Section 4.    Lost and Destroyed Certificates. The Board of Directors may direct that a new certificate or certificates may be issued in place of any certificate or certificates theretofore issued by the Company, alleged to have been lost or destroyed, and the Board of Directors, when authorizing the issuance of such new certificate or certificates, may in their discretion and as a condition precedent thereto, require the owner of such lost or destroyed certificate or certificates, or his legal representatives, to give to the Company a bond in such sum as they may direct as indemnity against any claim that may be made against the Company.





Section 5.    Regulations. The Board of Directors shall have power and authority to make all such rules and regulations as they may deem expedient concerning the issue, transfer and registration of certificates for shares of the capital stock of the Company.

ARTICLE VI.
Dividends and Distributions.

Any dividends or other distributions declared upon the stock shall be payable upon such dates as may be from time to time fixed by the Board.

ARTICLE VII.
Seal.

The Company may, but need not, have a corporate seal. If the Company has a corporate seal, the use of the seal by the Company on a document is not required, and the use or nonuse of the seal does not affect the validity, recordability, or enforceability of a document or act.
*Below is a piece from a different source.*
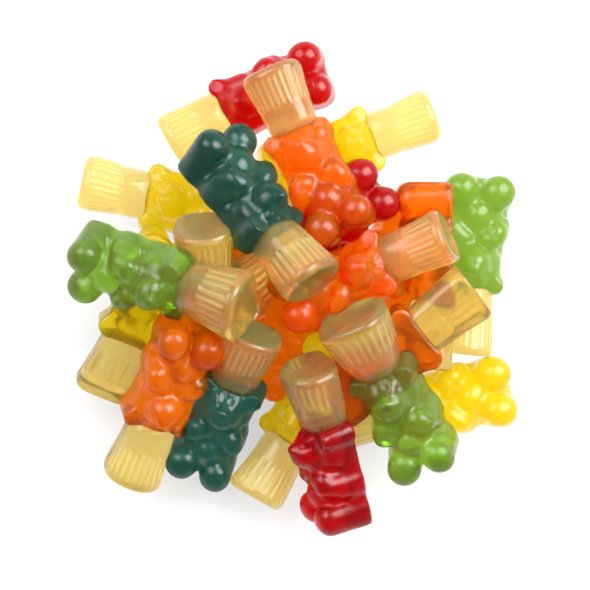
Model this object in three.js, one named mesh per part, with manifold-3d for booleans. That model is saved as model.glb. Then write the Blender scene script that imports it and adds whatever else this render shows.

The seal need include only the word "Seal," but it may also include a part or all of the name of the Company and a combination, derivation, or abbreviation of either or both of the phrases "Wisconsin" and "Corporate Seal." If a corporate seal is used, it or a facsimile of it may be affixed, engraved, printed, placed, stamped with indelible ink, or in any other manner reproduced on any document.

ARTICLE VIII.
Amendment of By-Laws.

These By-Laws may be altered, amended or repealed by the affirmative vote of a majority of the stock issued and outstanding and entitled to vote thereat at any regular or special meeting of the shareholders of the Company if notice of the proposed alteration or amendment or repeal be contained in the notice of such meeting, or by the affirmative vote of a majority of the Board of Directors of the Company.